++++ PROVIDED RECORDS

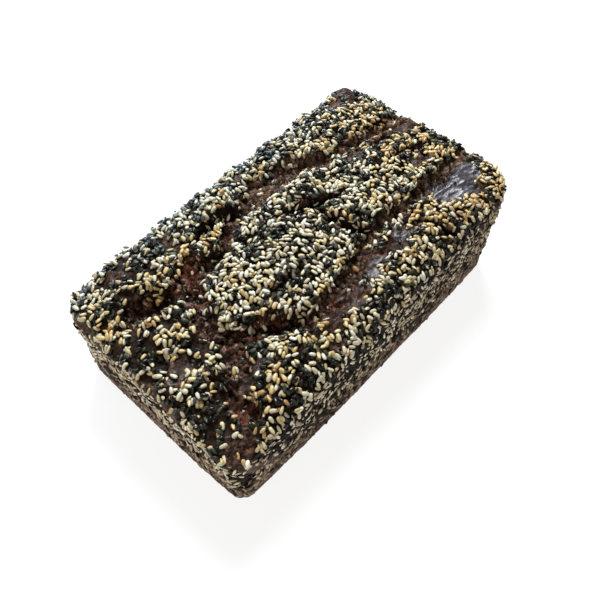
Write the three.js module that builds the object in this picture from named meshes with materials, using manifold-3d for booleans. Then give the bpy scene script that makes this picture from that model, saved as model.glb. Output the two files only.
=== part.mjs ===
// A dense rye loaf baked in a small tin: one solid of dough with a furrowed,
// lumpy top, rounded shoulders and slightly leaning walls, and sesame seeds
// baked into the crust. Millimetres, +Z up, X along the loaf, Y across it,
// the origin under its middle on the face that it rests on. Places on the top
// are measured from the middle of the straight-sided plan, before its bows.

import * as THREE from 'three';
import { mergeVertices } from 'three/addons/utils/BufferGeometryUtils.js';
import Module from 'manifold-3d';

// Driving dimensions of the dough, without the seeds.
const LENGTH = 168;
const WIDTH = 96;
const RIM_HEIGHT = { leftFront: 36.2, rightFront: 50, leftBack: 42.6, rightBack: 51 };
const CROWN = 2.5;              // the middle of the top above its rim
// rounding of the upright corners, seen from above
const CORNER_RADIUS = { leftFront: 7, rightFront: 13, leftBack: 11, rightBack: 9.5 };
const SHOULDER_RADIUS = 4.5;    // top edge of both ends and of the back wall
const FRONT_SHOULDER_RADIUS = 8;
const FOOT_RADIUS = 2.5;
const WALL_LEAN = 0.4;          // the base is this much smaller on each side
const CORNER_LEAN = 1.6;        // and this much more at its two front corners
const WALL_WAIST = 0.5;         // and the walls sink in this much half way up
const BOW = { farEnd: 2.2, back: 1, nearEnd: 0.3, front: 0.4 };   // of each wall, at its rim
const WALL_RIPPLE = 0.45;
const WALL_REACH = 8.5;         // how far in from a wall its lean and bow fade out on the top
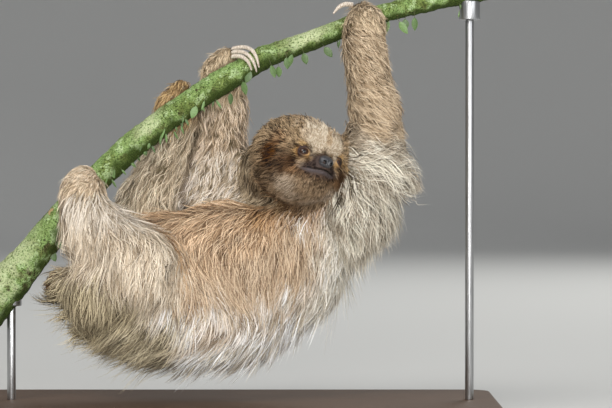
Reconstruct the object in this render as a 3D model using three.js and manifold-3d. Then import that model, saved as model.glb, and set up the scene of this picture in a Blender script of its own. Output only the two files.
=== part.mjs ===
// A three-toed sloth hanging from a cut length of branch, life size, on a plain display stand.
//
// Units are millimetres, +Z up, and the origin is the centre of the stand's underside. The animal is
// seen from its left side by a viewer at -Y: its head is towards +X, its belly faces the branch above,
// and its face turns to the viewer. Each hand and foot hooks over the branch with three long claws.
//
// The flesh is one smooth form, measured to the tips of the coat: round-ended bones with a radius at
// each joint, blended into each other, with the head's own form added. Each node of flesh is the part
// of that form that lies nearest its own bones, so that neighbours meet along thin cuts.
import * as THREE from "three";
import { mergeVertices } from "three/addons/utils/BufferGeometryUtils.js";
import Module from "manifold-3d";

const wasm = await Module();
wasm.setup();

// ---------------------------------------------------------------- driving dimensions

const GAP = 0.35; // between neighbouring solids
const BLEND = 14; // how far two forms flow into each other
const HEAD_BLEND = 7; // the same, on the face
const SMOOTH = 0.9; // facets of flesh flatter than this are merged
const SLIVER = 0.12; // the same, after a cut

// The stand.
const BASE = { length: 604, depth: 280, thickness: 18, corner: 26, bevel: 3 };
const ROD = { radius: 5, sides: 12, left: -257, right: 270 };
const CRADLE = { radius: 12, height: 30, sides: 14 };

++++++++

* **EXERCISE**: Beginning at the top of the data, extract each line through the line containing "import Module from 'manifold-3d';" and return those lines exactly, with nothing added.

* **FINAL RESULT**:
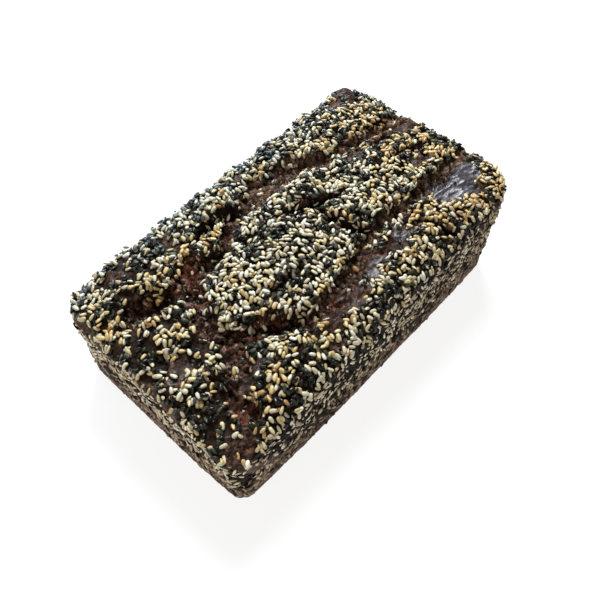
Write the three.js module that builds the object in this picture from named meshes with materials, using manifold-3d for booleans. Then give the bpy scene script that makes this picture from that model, saved as model.glb. Output the two files only.
=== part.mjs ===
// A dense rye loaf baked in a small tin: one solid of dough with a furrowed,
// lumpy top, rounded shoulders and slightly leaning walls, and sesame seeds
// baked into the crust. Millimetres, +Z up, X along the loaf, Y across it,
// the origin under its middle on the face that it rests on. Places on the top
// are measured from the middle of the straight-sided plan, before its bows.

import * as THREE from 'three';
import { mergeVertices } from 'three/addons/utils/BufferGeometryUtils.js';
import Module from 'manifold-3d';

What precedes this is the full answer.